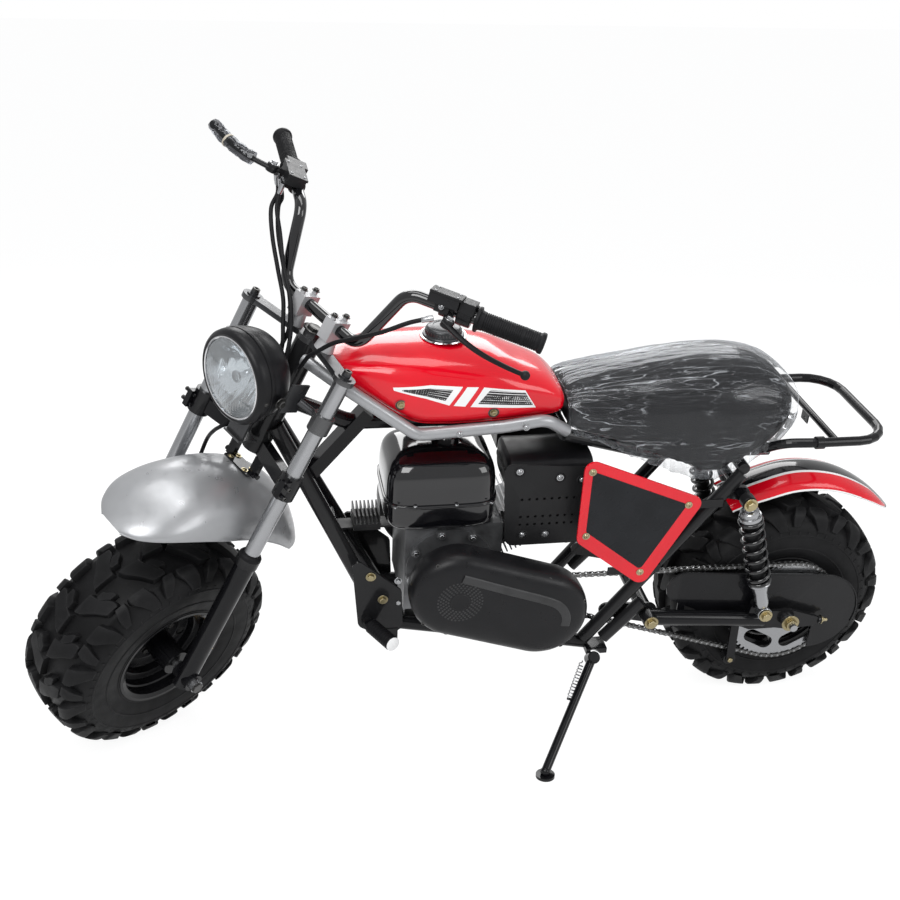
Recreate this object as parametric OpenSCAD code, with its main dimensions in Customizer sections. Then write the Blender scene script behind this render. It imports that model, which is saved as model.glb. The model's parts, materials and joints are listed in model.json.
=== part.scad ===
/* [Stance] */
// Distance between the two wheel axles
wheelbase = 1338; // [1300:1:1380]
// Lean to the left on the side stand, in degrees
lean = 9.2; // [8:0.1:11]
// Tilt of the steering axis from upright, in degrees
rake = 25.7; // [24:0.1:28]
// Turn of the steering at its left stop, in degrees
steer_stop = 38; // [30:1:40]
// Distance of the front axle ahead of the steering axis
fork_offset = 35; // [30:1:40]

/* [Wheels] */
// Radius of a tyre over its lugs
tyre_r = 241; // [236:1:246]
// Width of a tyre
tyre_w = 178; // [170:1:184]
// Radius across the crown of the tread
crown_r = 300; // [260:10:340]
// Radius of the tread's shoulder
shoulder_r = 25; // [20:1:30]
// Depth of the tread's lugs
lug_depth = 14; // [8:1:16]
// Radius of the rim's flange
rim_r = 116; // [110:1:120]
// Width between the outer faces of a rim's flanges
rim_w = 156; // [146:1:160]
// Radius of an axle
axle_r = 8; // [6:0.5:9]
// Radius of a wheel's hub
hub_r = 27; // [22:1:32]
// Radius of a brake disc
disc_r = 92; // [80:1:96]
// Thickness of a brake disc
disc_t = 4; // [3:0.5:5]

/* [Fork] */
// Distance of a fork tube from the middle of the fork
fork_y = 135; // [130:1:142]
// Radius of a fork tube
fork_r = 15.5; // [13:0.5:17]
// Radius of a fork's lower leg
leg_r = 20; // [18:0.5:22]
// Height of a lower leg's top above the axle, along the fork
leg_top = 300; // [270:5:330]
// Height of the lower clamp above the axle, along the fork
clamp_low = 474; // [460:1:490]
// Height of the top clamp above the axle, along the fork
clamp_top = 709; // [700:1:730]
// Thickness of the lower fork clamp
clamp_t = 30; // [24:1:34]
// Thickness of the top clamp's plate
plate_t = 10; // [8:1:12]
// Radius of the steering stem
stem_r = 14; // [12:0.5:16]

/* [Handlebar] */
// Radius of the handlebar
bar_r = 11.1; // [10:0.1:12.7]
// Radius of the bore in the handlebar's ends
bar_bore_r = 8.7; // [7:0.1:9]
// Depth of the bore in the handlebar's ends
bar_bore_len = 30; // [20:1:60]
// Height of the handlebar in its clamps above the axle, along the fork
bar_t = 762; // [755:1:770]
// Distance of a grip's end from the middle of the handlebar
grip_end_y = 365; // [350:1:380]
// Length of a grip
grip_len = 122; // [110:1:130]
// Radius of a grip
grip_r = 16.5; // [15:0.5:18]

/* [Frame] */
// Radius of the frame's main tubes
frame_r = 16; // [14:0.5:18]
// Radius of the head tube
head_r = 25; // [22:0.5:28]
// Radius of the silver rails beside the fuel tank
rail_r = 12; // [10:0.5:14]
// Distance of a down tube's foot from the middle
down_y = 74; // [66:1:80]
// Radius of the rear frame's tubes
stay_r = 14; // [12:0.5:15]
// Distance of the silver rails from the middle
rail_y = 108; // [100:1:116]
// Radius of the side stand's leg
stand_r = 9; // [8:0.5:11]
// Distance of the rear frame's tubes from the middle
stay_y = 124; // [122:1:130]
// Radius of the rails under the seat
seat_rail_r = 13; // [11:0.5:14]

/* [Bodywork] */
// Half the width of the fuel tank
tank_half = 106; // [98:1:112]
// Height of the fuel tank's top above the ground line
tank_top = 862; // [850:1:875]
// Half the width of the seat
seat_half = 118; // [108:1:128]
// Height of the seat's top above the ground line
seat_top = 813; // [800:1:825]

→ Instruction
Hand back the material above in full, exactly as written.

→ Task answer
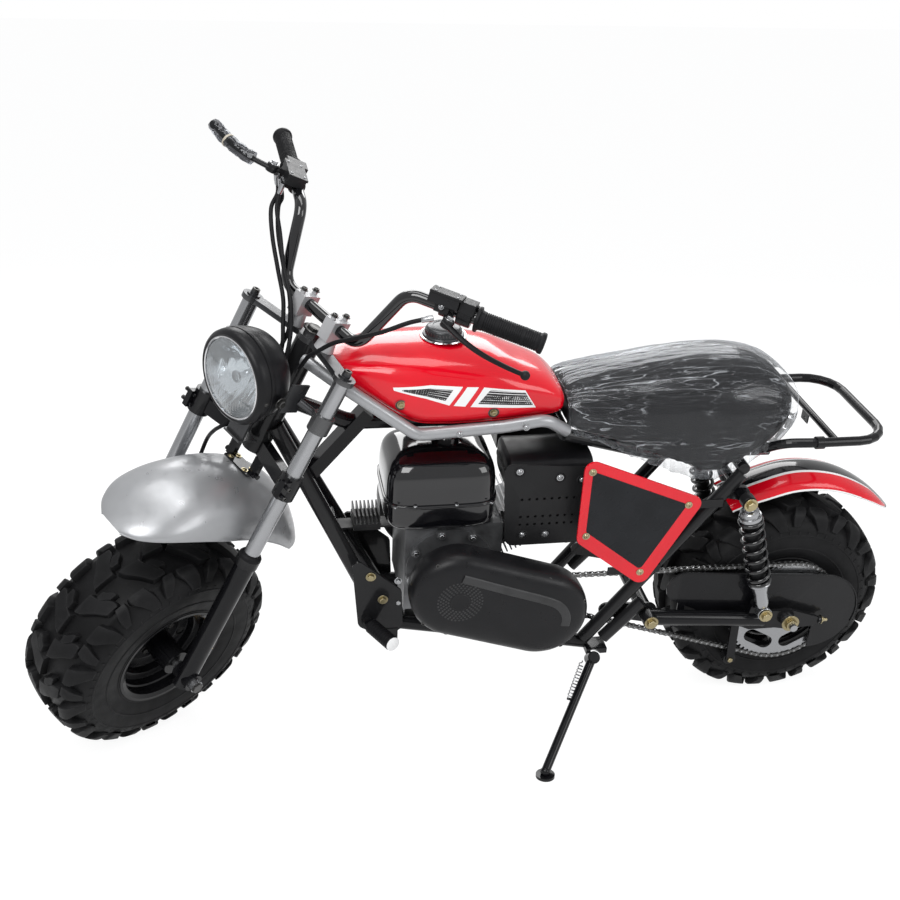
Recreate this object as parametric OpenSCAD code, with its main dimensions in Customizer sections. Then write the Blender scene script behind this render. It imports that model, which is saved as model.glb. The model's parts, materials and joints are listed in model.json.
=== part.scad ===
/* [Stance] */
// Distance between the two wheel axles
wheelbase = 1338; // [1300:1:1380]
// Lean to the left on the side stand, in degrees
lean = 9.2; // [8:0.1:11]
// Tilt of the steering axis from upright, in degrees
rake = 25.7; // [24:0.1:28]
// Turn of the steering at its left stop, in degrees
steer_stop = 38; // [30:1:40]
// Distance of the front axle ahead of the steering axis
fork_offset = 35; // [30:1:40]

/* [Wheels] */
// Radius of a tyre over its lugs
tyre_r = 241; // [236:1:246]
// Width of a tyre
tyre_w = 178; // [170:1:184]
// Radius across the crown of the tread
crown_r = 300; // [260:10:340]
// Radius of the tread's shoulder
shoulder_r = 25; // [20:1:30]
// Depth of the tread's lugs
lug_depth = 14; // [8:1:16]
// Radius of the rim's flange
rim_r = 116; // [110:1:120]
// Width between the outer faces of a rim's flanges
rim_w = 156; // [146:1:160]
// Radius of an axle
axle_r = 8; // [6:0.5:9]
// Radius of a wheel's hub
hub_r = 27; // [22:1:32]
// Radius of a brake disc
disc_r = 92; // [80:1:96]
// Thickness of a brake disc
disc_t = 4; // [3:0.5:5]

/* [Fork] */
// Distance of a fork tube from the middle of the fork
fork_y = 135; // [130:1:142]
// Radius of a fork tube
fork_r = 15.5; // [13:0.5:17]
// Radius of a fork's lower leg
leg_r = 20; // [18:0.5:22]
// Height of a lower leg's top above the axle, along the fork
leg_top = 300; // [270:5:330]
// Height of the lower clamp above the axle, along the fork
clamp_low = 474; // [460:1:490]
// Height of the top clamp above the axle, along the fork
clamp_top = 709; // [700:1:730]
// Thickness of the lower fork clamp
clamp_t = 30; // [24:1:34]
// Thickness of the top clamp's plate
plate_t = 10; // [8:1:12]
// Radius of the steering stem
stem_r = 14; // [12:0.5:16]

/* [Handlebar] */
// Radius of the handlebar
bar_r = 11.1; // [10:0.1:12.7]
// Radius of the bore in the handlebar's ends
bar_bore_r = 8.7; // [7:0.1:9]
// Depth of the bore in the handlebar's ends
bar_bore_len = 30; // [20:1:60]
// Height of the handlebar in its clamps above the axle, along the fork
bar_t = 762; // [755:1:770]
// Distance of a grip's end from the middle of the handlebar
grip_end_y = 365; // [350:1:380]
// Length of a grip
grip_len = 122; // [110:1:130]
// Radius of a grip
grip_r = 16.5; // [15:0.5:18]

/* [Frame] */
// Radius of the frame's main tubes
frame_r = 16; // [14:0.5:18]
// Radius of the head tube
head_r = 25; // [22:0.5:28]
// Radius of the silver rails beside the fuel tank
rail_r = 12; // [10:0.5:14]
// Distance of a down tube's foot from the middle
down_y = 74; // [66:1:80]
// Radius of the rear frame's tubes
stay_r = 14; // [12:0.5:15]
// Distance of the silver rails from the middle
rail_y = 108; // [100:1:116]
// Radius of the side stand's leg
stand_r = 9; // [8:0.5:11]
// Distance of the rear frame's tubes from the middle
stay_y = 124; // [122:1:130]
// Radius of the rails under the seat
seat_rail_r = 13; // [11:0.5:14]

/* [Bodywork] */
// Half the width of the fuel tank
tank_half = 106; // [98:1:112]
// Height of the fuel tank's top above the ground line
tank_top = 862; // [850:1:875]
// Half the width of the seat
seat_half = 118; // [108:1:128]
// Height of the seat's top above the ground line
seat_top = 813; // [800:1:825]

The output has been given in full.